In March 1960, Herbert Wright was there in Orangeburg, South Carolina, defending students who had been attacked by water hoses and tear gas as they struggled to integrate local stores. At a rally of students from Claflin University and South Carolina State College, Wright reported: "The sitdown demonstrations being conducted by courageous Negro youths in South Carolina and elsewhere in the South have presented Southern segregationists with a force which they know little about and which they have indicated they cannot comprehend nor cope with." Wright contended, "The handwriting is clearly on the wall. The winds of change are not only blowing over the face of Asia and Africa, but also over the South of the United States. Negro youths are caught up in the spirit and passion of the American Revolution."

On Oct. 20, 1960, Wright stood tall next to Malcolm X in the Yale University Law School Auditorium as the two debated the "future of the American Negro" and "the effectiveness of the current leadership in the fight for civil rights." As Malcolm X championed black nationalism and lambasted civil rights leaders, Wright underscored the value of litigation, education and legislation. As they debated, both men had mutual respect for one another and a tacit agreement (unbeknownst to their audience) that they were waging the same battles and fighting the same enemies.

In March of 1961, Herbert Wright was there when students were arrested for disturbing the peace as they sang the national anthem on the grounds of the South Carolina State House. Later, he was there when the South Carolina Conference of Youth Councils and College Chapters hosted a Statewide Youth Rally at Friendship Junior College in Rock Hill.

On May 10, 1961, long before a major motion picture was ever considered, Wright communicated to Roy Wilkins and highlighted the important contributions of Mrs. Kathryn C. Johnson and other "hidden figures" women who contributed to NASA and space exploration.
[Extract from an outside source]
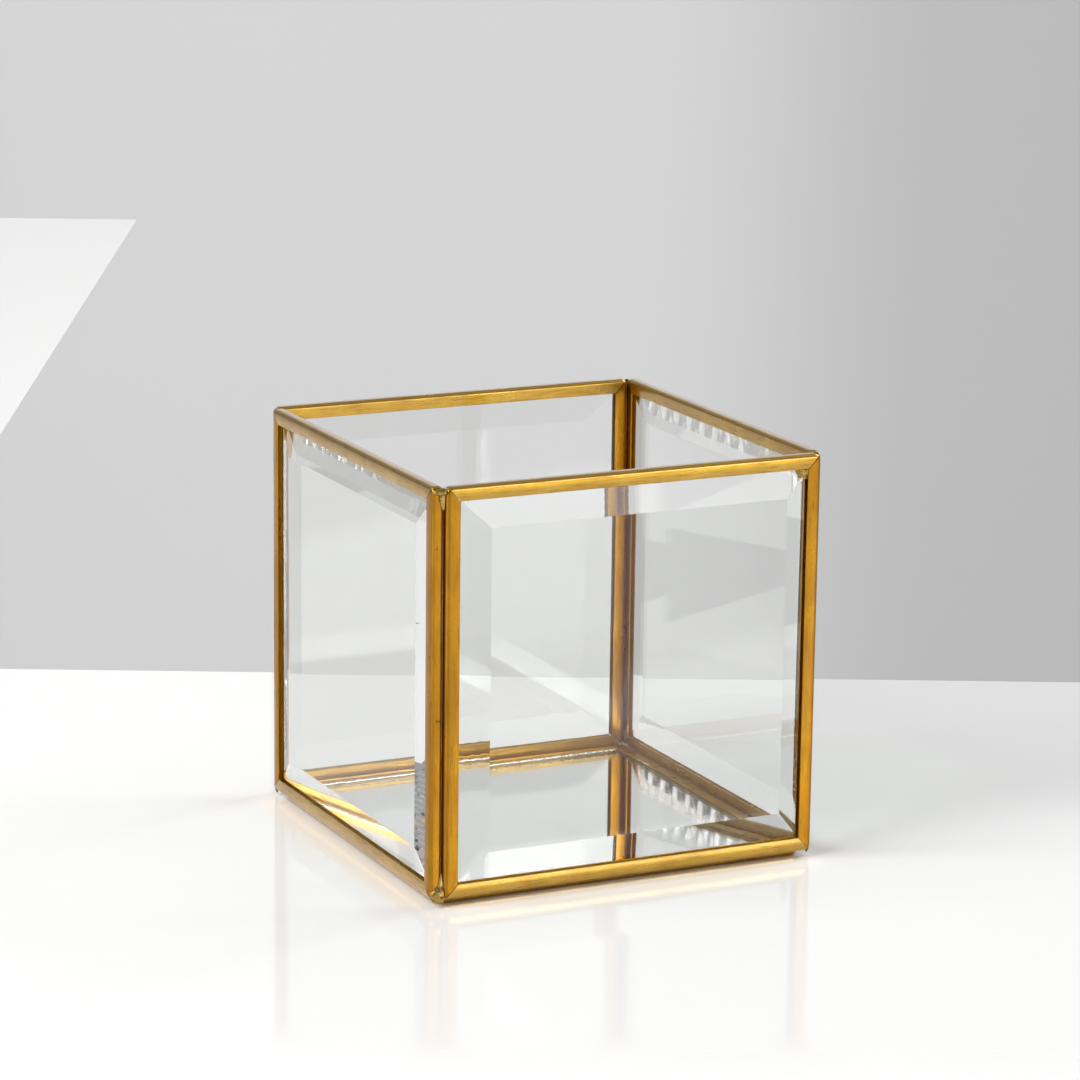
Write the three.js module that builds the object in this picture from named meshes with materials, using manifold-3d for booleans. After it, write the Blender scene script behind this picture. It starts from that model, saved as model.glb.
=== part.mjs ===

Months before Herbert Wright resigned as NAACP Youth Secretary in April 1962, he chronicled the tremendous strides achieved by young students and commended the 728 young people who were arrested as they led a "militant fight for public accommodations."

Before Wright's death, I had the opportunity to have a conversation about his work in the NAACP and especially in South Carolina.

Some 47 years after Herbert Wright departed the NAACP, he looked back over his long career. "There were so many people who were dedicated to the civil rights movement, both black and white," Wright recalled. But he lamented that "so many children and so many young people just don't know the history of what we did." He concluded, "They take it for granted. They think life was always like it is."